| Written exercise |
Each line of the material below should be reproduced exactly.
───
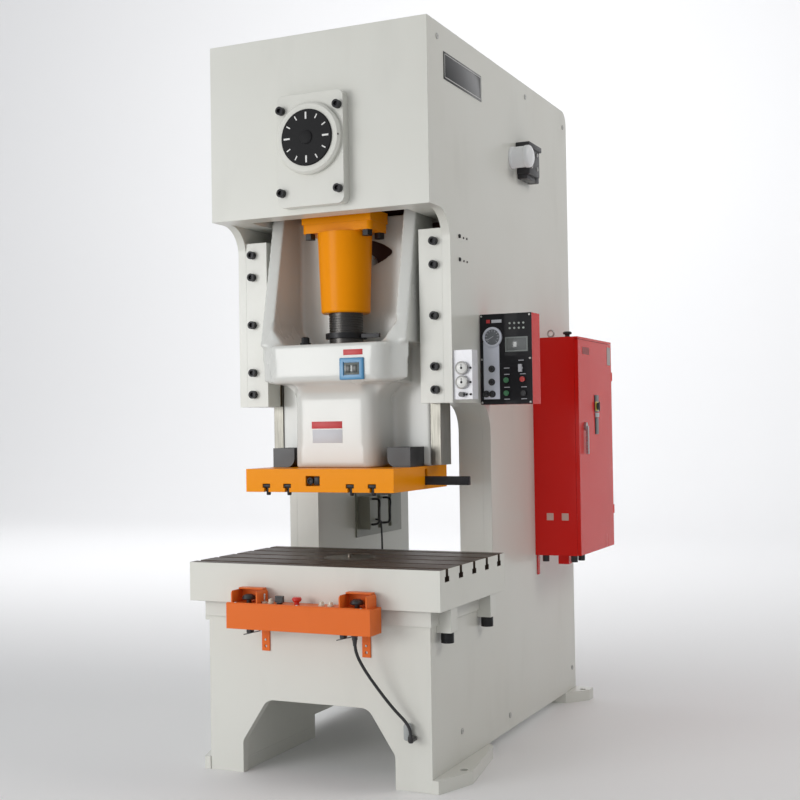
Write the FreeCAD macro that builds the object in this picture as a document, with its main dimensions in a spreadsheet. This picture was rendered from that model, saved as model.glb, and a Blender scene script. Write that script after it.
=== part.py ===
import FreeCAD
import Part
import math
import os
import re
import Sketcher

# A mechanical stamping press with an open C frame. X runs to the right of the operator, Y to the
# rear and Z up. The origin lies on the floor, in the middle of the four anchor bolts.

SIZES = (
    # frame
    ("total_high", 3200, "floor to the top of the crown"),
    ("half_wide", 530, "middle of the press to the outside of a side plate"),
    ("plate", 40, "side, front and bearing plates"),
    ("wall", 30, "inner walls of the columns"),
    ("crown_front", 1000, "forward reach of the crown"),
    ("base_inset", 49, "step of the base's front behind the table's front"),
    ("base_front", "=ram + table_deep / 2 - base_inset", "forward reach of the base"),
    ("back", 925, "rearward reach of the side plates"),
    ("ram", 733, "forward distance of the slide's centre line"),
    ("crown_under", 2415, "underside of the crown"),
    ("cheek_under", 1590, "underside of the cheeks that hold the gibs"),
    ("cheek_front", 780, "forward reach of the cheeks"),
    ("table_gap", 27, "gap between the table and the throat's rear edge"),
    ("throat_back", "=ram - table_deep / 2 - table_gap", "forward distance of the throat's rear edge"),
    ("throat_round", 130, "radius at the top of the throat"),
    ("notch_round", 125, "radius under the crown"),
    ("top_round", 70, "radius at the crown's rear top corner"),
    ("arch_half", 364, "half width of the arch in the base"),
    ("arch_high", 323, "height of the arch"),
    ("foot_high", 55, "thickness of the feet"),
    ("anchor_out", 58, "anchor bolts, outside the side plates"),
    ("anchor_x", "=half_wide + anchor_out", "anchor bolts, left and right"),
    ("anchor_y", 865, "anchor bolts, front and rear"),
    ("anchor_hole", 17, "radius of the anchor holes"),
    ("inner_half", 372, "half the clear width between the columns"),
    # bed and table
    ("bed_under", 674, "underside of the bed plate"),
    ("bed_top", 742, "top of the bed plate"),
    ("table_over", 67, "overhang of the table beyond a side plate"),
    ("table_half", "=half_wide + table_over", "half width of the table"),
    ("table_deep", 752, "table, front to rear"),
    ("table_thick", 168, "thickness of the table"),
    ("slot_pitch", 152, "spacing of the table's T-slots"),
    ("slot_neck", 28, "T-slot width at the top"),
    ("slot_head", 48, "T-slot width at the bottom"),
    ("slot_head_high", 22, "height of the wide part of a T-slot"),
    ("slot_deep", 52, "depth of a T-slot"),
    ("insert", 115, "radius of the table's centre insert"),
    ("lug_long", 70, "table clamp lugs, front to rear"),
    # slide and its guides
    ("guide_half", 381, "half the clear width between the cheeks"),
    ("rail_in", 373, "inner side of a slide rail"),
    ("rail_out", 421, "outer side of a slide rail"),
    ("rail_front", 73, "distance of the rails' front behind the ram line"),
    ("rail_thick", 115, "slide rails, front to rear"),
    ("rail_low", 1319, "lower end of the rails"),
    ("rail_high", 2250, "upper end of the rails"),
    ("liner", 9.7, "bronze liners of the gibs"),
    ("slip", 0.3, "gap between a rail and its liner"),
    ("slide_low", 1215, "underside of the slide plate, slide down"),
    ("slide_plate_high", 100, "thickness of the slide plate"),
    ("slide_plate_half", 357, "half width of the slide plate"),
    ("slide_plate_half_deep", 287, "half depth of the slide plate"),
    ("neck_half", 195, "half width of the slide's neck"),
    ("block_half", 290, "half width of the slide's upper block"),
    ("block_low", 1685, "underside of the upper block"),
    ("block_high", 1855, "top of the upper block"),
    ("shank", 32.5, "radius of the shank hole"),
    ("shank_deep", 80, "depth of the shank hole"),
    ("under_slot_neck", 22, "slide T-slot width at its mouth"),
    ("under_slot_head", 38, "slide T-slot width inside"),
    # crank drive
    ("crank_high", 2727, "height of the crankshaft"),
    ("throw", 80, "offset of the crank pin, half the stroke"),
    ("journal", 90, "radius of the crankshaft's journals"),
    ("pin", 105, "radius of the crank pin"),
    ("bush", 20, "wall of the bronze bushes"),
    ("run_gap", 0.05, "running clearance of a shaft in its bush"),
    ("rod_half", 172, "half width of the connecting rod's flange"),
    ("rod_half_deep", 88, "half depth of the connecting rod's big end"),
    ("rod_eye", 185, "outer radius of the connecting rod's eye"),
    ("barrel_top", 123, "radius of the rod's barrel at its flange"),
    ("barrel_low", 110, "radius of the rod's barrel at its mouth"),
    ("barrel_mouth", 2000, "lower end of the rod's barrel"),
    ("screw", 76, "radius of the adjusting screw"),
    ("ball", 95, "radius of the screw's ball end"),
    ("ball_high", 1782, "height of the ball's centre"),
    ("ball_play", 20, "room that is left below the ball"),
    ("tooth_module", 8.4, "module of the gears"),
    ("gear_teeth", 100, "teeth of the main gear"),
    ("pinion_teeth", 16, "teeth of the pinion"),
    ("gear_thick", 140, "face width of the gears"),
    ("shaft", 55, "radius of the drive shaft"),
    ("flywheel_round", 430, "radius of the flywheel"),
    ("belt_seat", 418, "radius under the belts on the flywheel"),
    ("pulley_seat", 78, "radius under the belts on the motor pulley"),
    ("motor_high", 2900, "height of the motor shaft"),
    ("motor_round", 150, "radius of the motor"),
    # cover and dial
    ("cover_half", 160, "half width of the bearing cover"),
    ("cover_low", 2440, "lower edge of the bearing cover"),
    ("cover_high", 2925, "upper edge of the bearing cover"),
    ("cover_thick", 50, "thickness of the bearing cover"),
    ("dial", 121, "radius of the crank angle dial"),
    # fittings on the right side
    ("console_half", 338, "half width of the two-hand console"),
    ("console_low", 650, "underside of the console"),
    ("console_high", 106, "height of the console"),
    ("console_deep", 105, "console, front to rear"),
    ("console_gap", 11, "gap between the console and the table"),
    ("panel_wide", 243, "width of the control panel"),
    ("panel_low", 1583, "lower edge of the control panel"),
    ("panel_tall", 407, "height of the control panel"),
    ("panel_front", 449, "forward distance of the control panel's face"),
    ("panel_deep", 115, "depth of the control panel"),
    ("cabinet_out", 238, "projection of the electrical cabinet"),
    ("cabinet_front", 283, "rearward distance of the cabinet's front"),
    ("cabinet_long", 617, "cabinet, front to rear"),
    ("cabinet_low", 835, "underside of the cabinet"),
    ("cabinet_tall", 1090, "height of the cabinet"),
    ("cable_round", 6.5, "radius of the console cable"),
)

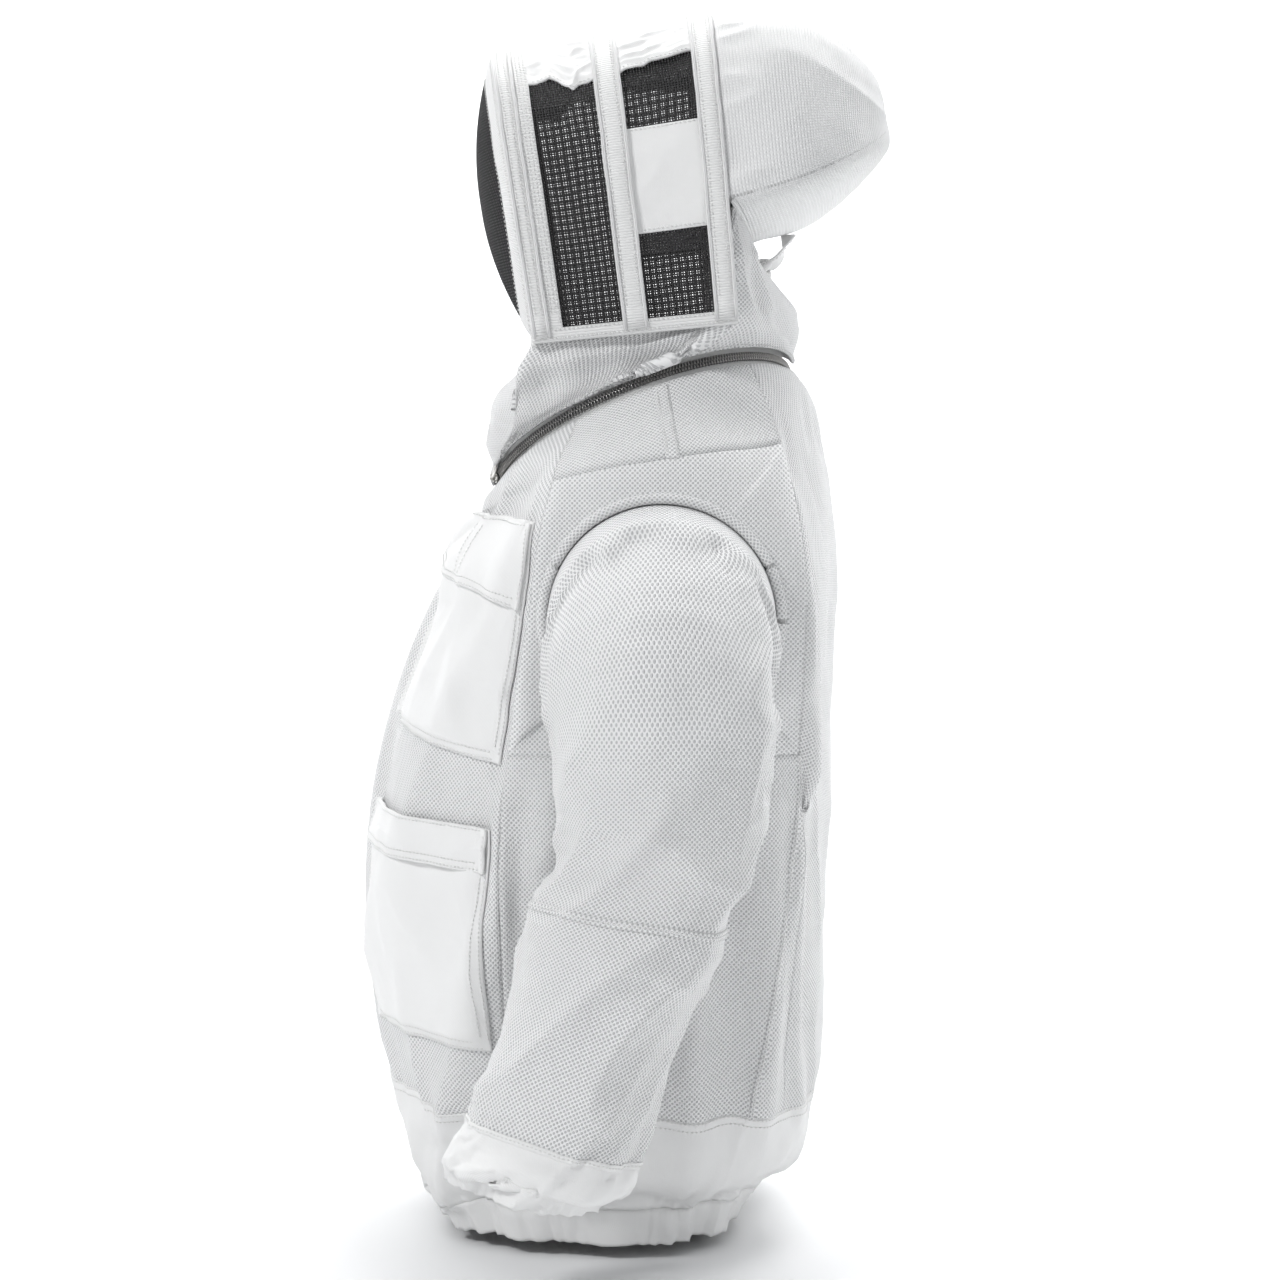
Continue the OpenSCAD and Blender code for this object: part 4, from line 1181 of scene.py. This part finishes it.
───
| Exercise output |
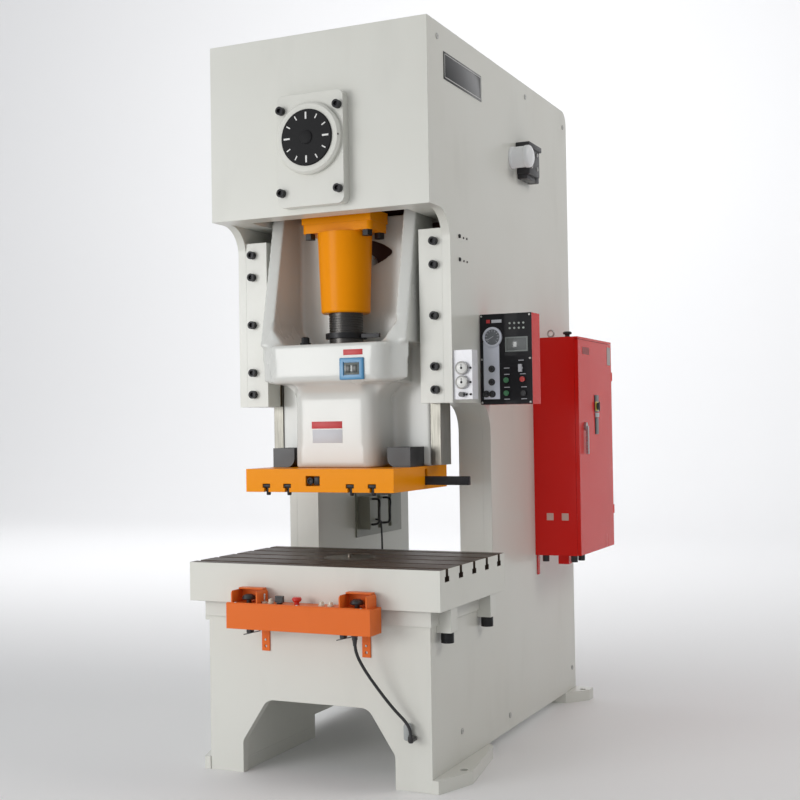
Write the FreeCAD macro that builds the object in this picture as a document, with its main dimensions in a spreadsheet. This picture was rendered from that model, saved as model.glb, and a Blender scene script. Write that script after it.
=== part.py ===
import FreeCAD
import Part
import math
import os
import re
import Sketcher

# A mechanical stamping press with an open C frame. X runs to the right of the operator, Y to the
# rear and Z up. The origin lies on the floor, in the middle of the four anchor bolts.

SIZES = (
    # frame
    ("total_high", 3200, "floor to the top of the crown"),
    ("half_wide", 530, "middle of the press to the outside of a side plate"),
    ("plate", 40, "side, front and bearing plates"),
    ("wall", 30, "inner walls of the columns"),
    ("crown_front", 1000, "forward reach of the crown"),
    ("base_inset", 49, "step of the base's front behind the table's front"),
    ("base_front", "=ram + table_deep / 2 - base_inset", "forward reach of the base"),
    ("back", 925, "rearward reach of the side plates"),
    ("ram", 733, "forward distance of the slide's centre line"),
    ("crown_under", 2415, "underside of the crown"),
    ("cheek_under", 1590, "underside of the cheeks that hold the gibs"),
    ("cheek_front", 780, "forward reach of the cheeks"),
    ("table_gap", 27, "gap between the table and the throat's rear edge"),
    ("throat_back", "=ram - table_deep / 2 - table_gap", "forward distance of the throat's rear edge"),
    ("throat_round", 130, "radius at the top of the throat"),
    ("notch_round", 125, "radius under the crown"),
    ("top_round", 70, "radius at the crown's rear top corner"),
    ("arch_half", 364, "half width of the arch in the base"),
    ("arch_high", 323, "height of the arch"),
    ("foot_high", 55, "thickness of the feet"),
    ("anchor_out", 58, "anchor bolts, outside the side plates"),
    ("anchor_x", "=half_wide + anchor_out", "anchor bolts, left and right"),
    ("anchor_y", 865, "anchor bolts, front and rear"),
    ("anchor_hole", 17, "radius of the anchor holes"),
    ("inner_half", 372, "half the clear width between the columns"),
    # bed and table
    ("bed_under", 674, "underside of the bed plate"),
    ("bed_top", 742, "top of the bed plate"),
    ("table_over", 67, "overhang of the table beyond a side plate"),
    ("table_half", "=half_wide + table_over", "half width of the table"),
    ("table_deep", 752, "table, front to rear"),
    ("table_thick", 168, "thickness of the table"),
    ("slot_pitch", 152, "spacing of the table's T-slots"),
    ("slot_neck", 28, "T-slot width at the top"),
    ("slot_head", 48, "T-slot width at the bottom"),
    ("slot_head_high", 22, "height of the wide part of a T-slot"),
    ("slot_deep", 52, "depth of a T-slot"),
    ("insert", 115, "radius of the table's centre insert"),
    ("lug_long", 70, "table clamp lugs, front to rear"),
    # slide and its guides
    ("guide_half", 381, "half the clear width between the cheeks"),
    ("rail_in", 373, "inner side of a slide rail"),
    ("rail_out", 421, "outer side of a slide rail"),
    ("rail_front", 73, "distance of the rails' front behind the ram line"),
    ("rail_thick", 115, "slide rails, front to rear"),
    ("rail_low", 1319, "lower end of the rails"),
    ("rail_high", 2250, "upper end of the rails"),
    ("liner", 9.7, "bronze liners of the gibs"),
    ("slip", 0.3, "gap between a rail and its liner"),
    ("slide_low", 1215, "underside of the slide plate, slide down"),
    ("slide_plate_high", 100, "thickness of the slide plate"),
    ("slide_plate_half", 357, "half width of the slide plate"),
    ("slide_plate_half_deep", 287, "half depth of the slide plate"),
    ("neck_half", 195, "half width of the slide's neck"),
    ("block_half", 290, "half width of the slide's upper block"),
    ("block_low", 1685, "underside of the upper block"),
    ("block_high", 1855, "top of the upper block"),
    ("shank", 32.5, "radius of the shank hole"),
    ("shank_deep", 80, "depth of the shank hole"),
    ("under_slot_neck", 22, "slide T-slot width at its mouth"),
    ("under_slot_head", 38, "slide T-slot width inside"),
    # crank drive
    ("crank_high", 2727, "height of the crankshaft"),
    ("throw", 80, "offset of the crank pin, half the stroke"),
    ("journal", 90, "radius of the crankshaft's journals"),
    ("pin", 105, "radius of the crank pin"),
    ("bush", 20, "wall of the bronze bushes"),
    ("run_gap", 0.05, "running clearance of a shaft in its bush"),
    ("rod_half", 172, "half width of the connecting rod's flange"),
    ("rod_half_deep", 88, "half depth of the connecting rod's big end"),
    ("rod_eye", 185, "outer radius of the connecting rod's eye"),
    ("barrel_top", 123, "radius of the rod's barrel at its flange"),
    ("barrel_low", 110, "radius of the rod's barrel at its mouth"),
    ("barrel_mouth", 2000, "lower end of the rod's barrel"),
    ("screw", 76, "radius of the adjusting screw"),
    ("ball", 95, "radius of the screw's ball end"),
    ("ball_high", 1782, "height of the ball's centre"),
    ("ball_play", 20, "room that is left below the ball"),
    ("tooth_module", 8.4, "module of the gears"),
    ("gear_teeth", 100, "teeth of the main gear"),
    ("pinion_teeth", 16, "teeth of the pinion"),
    ("gear_thick", 140, "face width of the gears"),
    ("shaft", 55, "radius of the drive shaft"),
    ("flywheel_round", 430, "radius of the flywheel"),
    ("belt_seat", 418, "radius under the belts on the flywheel"),
    ("pulley_seat", 78, "radius under the belts on the motor pulley"),
    ("motor_high", 2900, "height of the motor shaft"),
    ("motor_round", 150, "radius of the motor"),
    # cover and dial
    ("cover_half", 160, "half width of the bearing cover"),
    ("cover_low", 2440, "lower edge of the bearing cover"),
    ("cover_high", 2925, "upper edge of the bearing cover"),
    ("cover_thick", 50, "thickness of the bearing cover"),
    ("dial", 121, "radius of the crank angle dial"),
    # fittings on the right side
    ("console_half", 338, "half width of the two-hand console"),
    ("console_low", 650, "underside of the console"),
    ("console_high", 106, "height of the console"),
    ("console_deep", 105, "console, front to rear"),
    ("console_gap", 11, "gap between the console and the table"),
    ("panel_wide", 243, "width of the control panel"),
    ("panel_low", 1583, "lower edge of the control panel"),
    ("panel_tall", 407, "height of the control panel"),
    ("panel_front", 449, "forward distance of the control panel's face"),
    ("panel_deep", 115, "depth of the control panel"),
    ("cabinet_out", 238, "projection of the electrical cabinet"),
    ("cabinet_front", 283, "rearward distance of the cabinet's front"),
    ("cabinet_long", 617, "cabinet, front to rear"),
    ("cabinet_low", 835, "underside of the cabinet"),
    ("cabinet_tall", 1090, "height of the cabinet"),
    ("cable_round", 6.5, "radius of the console cable"),
)

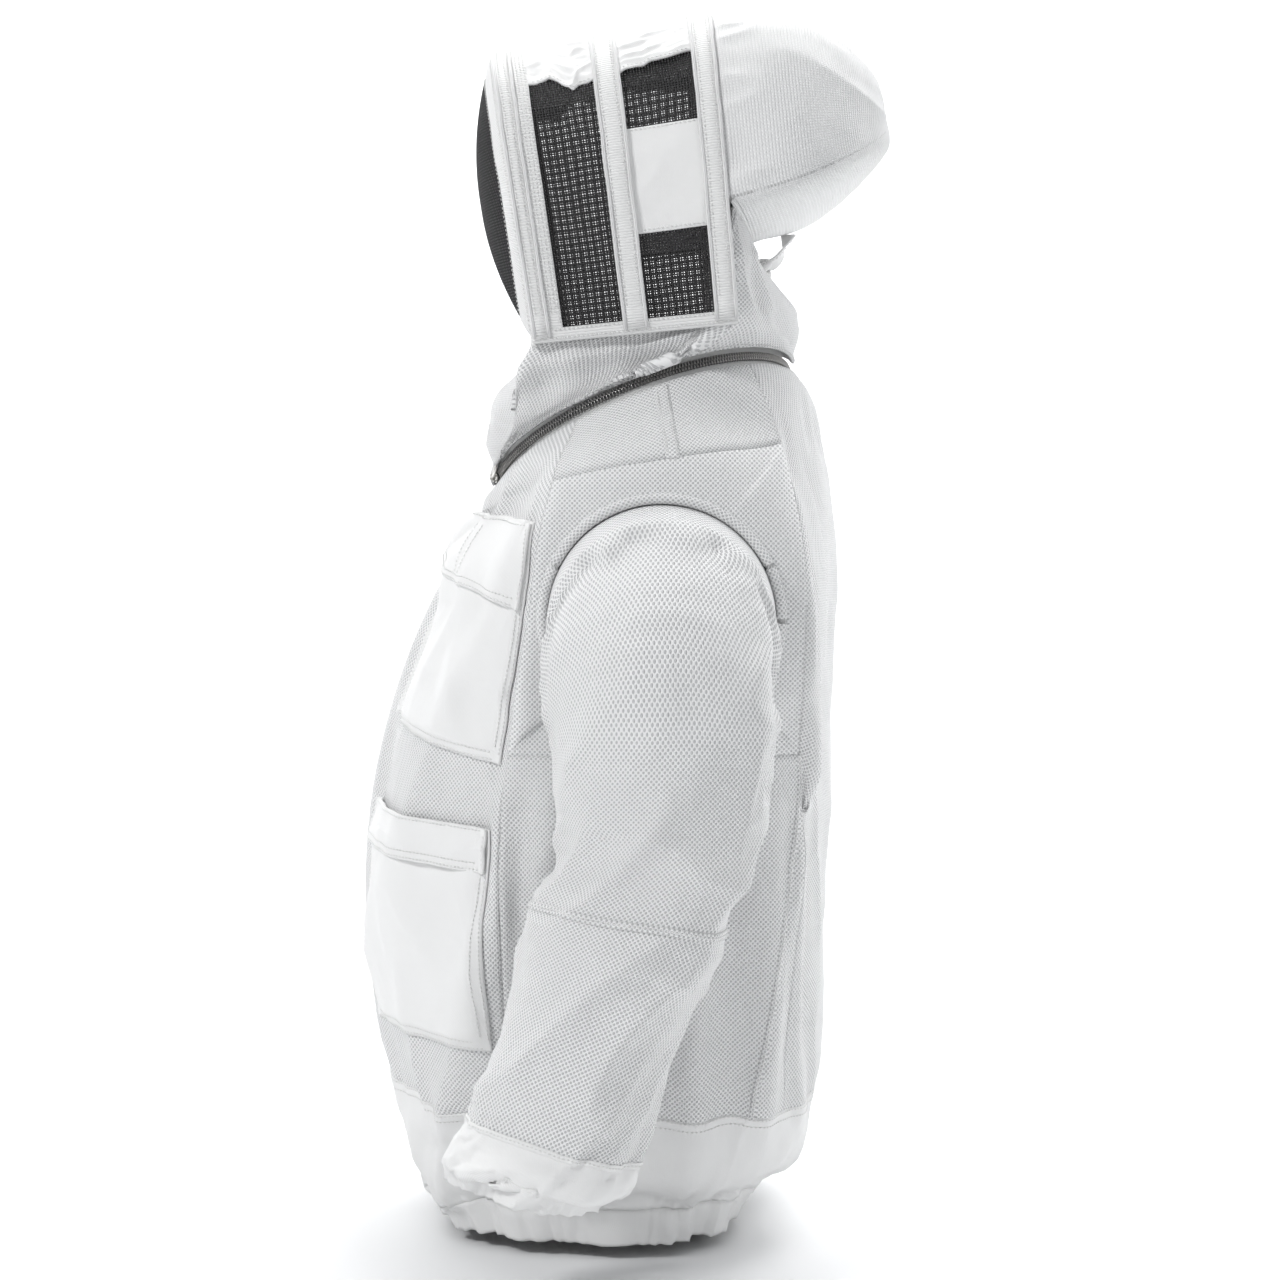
Continue the OpenSCAD and Blender code for this object: part 4, from line 1181 of scene.py. This part finishes it.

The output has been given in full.